On Kemeny's constant and stochastic complement
Dario Andrea Bini, Fabio Durastante, Sooyeong Kim, Beatrice Meini
TL;DR
This work studies the computation of Kemeny’s constant $\kappa(P)$ for irreducible finite Markov chains by expressing it in terms of the stochastic complements $P_1$ and $P_2$ of a block partition of $P$, plus a correction term $\gamma$. The authors derive a general decomposition $\kappa(P) = \kappa(P_1) + \kappa(P_2) + \gamma$ and provide explicit forms for $\gamma$, along with closed-form results for structured cases including periodic chains, Kronecker products, and sub-stochastic blocks with constant row sums. Building on this, they propose a divide-and-conquer algorithm that recursively computes Kemeny’s constant by solving sparse linear systems on smaller blocks and combining results via $\gamma$, and they augment this with a low-precision randomized trace estimator to accelerate large-scale computation.
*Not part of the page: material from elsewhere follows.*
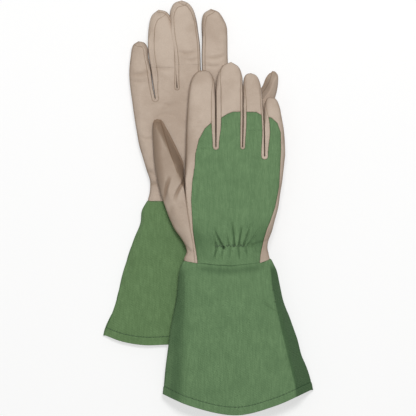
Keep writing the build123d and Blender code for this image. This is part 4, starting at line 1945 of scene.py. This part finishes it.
@dataclass(frozen=True)
class Studio:
    """A pale floor, soft even light and the camera straight above, in metres."""

    floor_size: float = 6.0
    floor_level: float = -0.0004
    floor_glow: float = 0.6     # how much of the floor is seen as plain white
    surround: float = 0.34      # strength of the light from all round
    lamps: tuple = (Lamp("key", (0.15, 0.6, 2.1), 0.6, 35.0),
                    Lamp("fill", (-0.9, -0.3, 2.2), 1.6, 4.0))
    view_width: float = 0.4368
    view_height: float = 1.2

    def floor(self) -> None:
        """A flat floor that looks white to the camera and keeps the gloves' soft shadow."""
        bpy.ops.mesh.primitive_plane_add(size=self.floor_size, location=(0, 0, self.floor_level))
        floor = bpy.context.object
        floor.name = "floor"
        material = bpy.data.materials.new("pale_floor")
        material.use_nodes = True
        desk = NodeDesk(material.node_tree)
        shader = material.node_tree.nodes["Principled BSDF"]
        at = desk.add("ShaderNodeTexCoord").outputs["Object"]
        tone = desk.blend(desk.noise(at, 2.0), linear(250, 250, 249), linear(253, 253, 252))
        material.node_tree.links.new(tone, shader.inputs["Base Color"])
        shader.inputs["Roughness"].default_value = 0.9
        rays = desk.add("ShaderNodeLightPath")
        glow = desk.add("ShaderNodeEmission", Color=(1, 1, 1, 1), Strength=1.0)
        seen = desk.math("MAXIMUM", rays.outputs["Is Camera Ray"], rays.outputs["Is Glossy Ray"])
        mixed = desk.add("ShaderNodeMixShader", i0=desk.math("MULTIPLY", seen, self.floor_glow),
                         i1=shader.outputs[0], i2=glow.outputs[0])
        output = material.node_tree.nodes["Material Output"]
        material.node_tree.links.new(mixed.outputs[0], output.inputs["Surface"])
        floor.data.materials.append(material)

    def world(self) -> None:
        """A white surround, seen as white and lighting at a lower strength."""
        world = bpy.data.worlds.new("surround")
        bpy.context.scene.world = world
        world.use_nodes = True
        world.node_tree.nodes.clear()
        desk = NodeDesk(world.node_tree)
        rays = desk.add("ShaderNodeLightPath")
        seen = desk.math("MAXIMUM", rays.outputs["Is Camera Ray"], rays.outputs["Is Glossy Ray"])
        seen = desk.math("MAXIMUM", seen, rays.outputs["Is Transmission Ray"])
        strength = desk.span(seen, 0.0, 1.0, self.surround, 1.0)
        light = desk.add("ShaderNodeBackground", Color=(1, 1, 1, 1), Strength=strength)
        desk.add("ShaderNodeOutputWorld", Surface=light.outputs[0])

    def camera(self) -> None:
        """A flat view from straight above, the width of the pair and its margins."""
        data = bpy.data.cameras.new("camera")
        data.type = "ORTHO"
        data.ortho_scale = self.view_width
        camera = bpy.data.objects.new("camera", data)
        camera.location = (0, 0, self.view_height)
        bpy.context.scene.collection.objects.link(camera)
        bpy.context.scene.camera = camera

    def build(self) -> None:
        """Sets the stage."""
        self.floor()
        self.world()
        for lamp in self.lamps:
            lamp.build()
        self.camera()
        bpy.context.scene.view_settings.view_transform = "Standard"
        LOG.info("stage built")


def main() -> None:
    """Builds both gloves in order, then the stage."""
    logging.basicConfig(level=logging.INFO, format="%(name)s: %(message)s")
    groups = {"grain": grain_group(), "weave": weave_group(), "shade_and_seams": shade_and_seam_group()}
    leather = Leather("goatskin").build(groups)
    finishes = {
        "lower": Twill("lower_twill", main=linear(112, 141, 97), shade=linear(90, 117, 77)),
        "upper": Twill("upper_twill"),
    }
    thread = Thread("green_thread", linear(86, 112, 78), linear(48, 68, 46)).build(groups)
    tape = Thread("elastic_tape", linear(222, 218, 208), linear(196, 192, 182)).build(groups)
    joints = {joint["name"]: joint for joint in frame["joints"]}
    wrist = joints["upper_cuff_fold"]["pos_m"]  # at the back skin, in the middle of the wrist
    aside, beyond = 37.8 * MM, 63.0 * MM        # how far the glove behind lies from the front one
    upper_origin = (wrist[0] + 0.5 * MM, wrist[1], wrist[2] - DEPTH * MM)
    lower_origin = (upper_origin[0] - aside, upper_origin[1] + beyond, 0.0)
    for plan, origin in ((LOWER, lower_origin), (UPPER, upper_origin)):
        placer = Placer(origin, plan.turned)
        room = Workroom(plan, placer, leather, finishes[plan.prefix].build(groups), tape, thread)
        hand = Hand(room)
        hand.build()
        Thumb(room).build()
        cuff = Cuff(room, hand)
        cuff.build()
        Elastic().build(room)
        Sewing(room, cuff).build()
    Studio().build()
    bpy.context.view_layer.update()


if __name__ == "__main__":
    main()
Numerical experiments on real-world graphs demonstrate substantial speedups and reliability, validating the approach for fast connectivity-based metrics in graphs and related applications.
Abstract
Given a stochastic matrix $P$ partitioned in four blocks $P_{ij}$, $i,j=1,2$, Kemeny's constant $κ(P)$ is expressed in terms of Kemeny's constants of the stochastic complements $P_1=P_{11}+P_{12}(I-P_{22})^{-1}P_{21}$, and $P_2=P_{22}+P_{21}(I-P_{11})^{-1}P_{12}$. Specific cases concerning periodic Markov chains and Kronecker products of stochastic matrices are investigated. Bounds to Kemeny's constant of perturbed matrices are given. Relying on these theoretical results, a divide-and-conquer algorithm for the efficient computation of Kemeny's constant of graphs is designed. Numerical experiments performed on real-world problems show the high efficiency and reliability of this algorithm.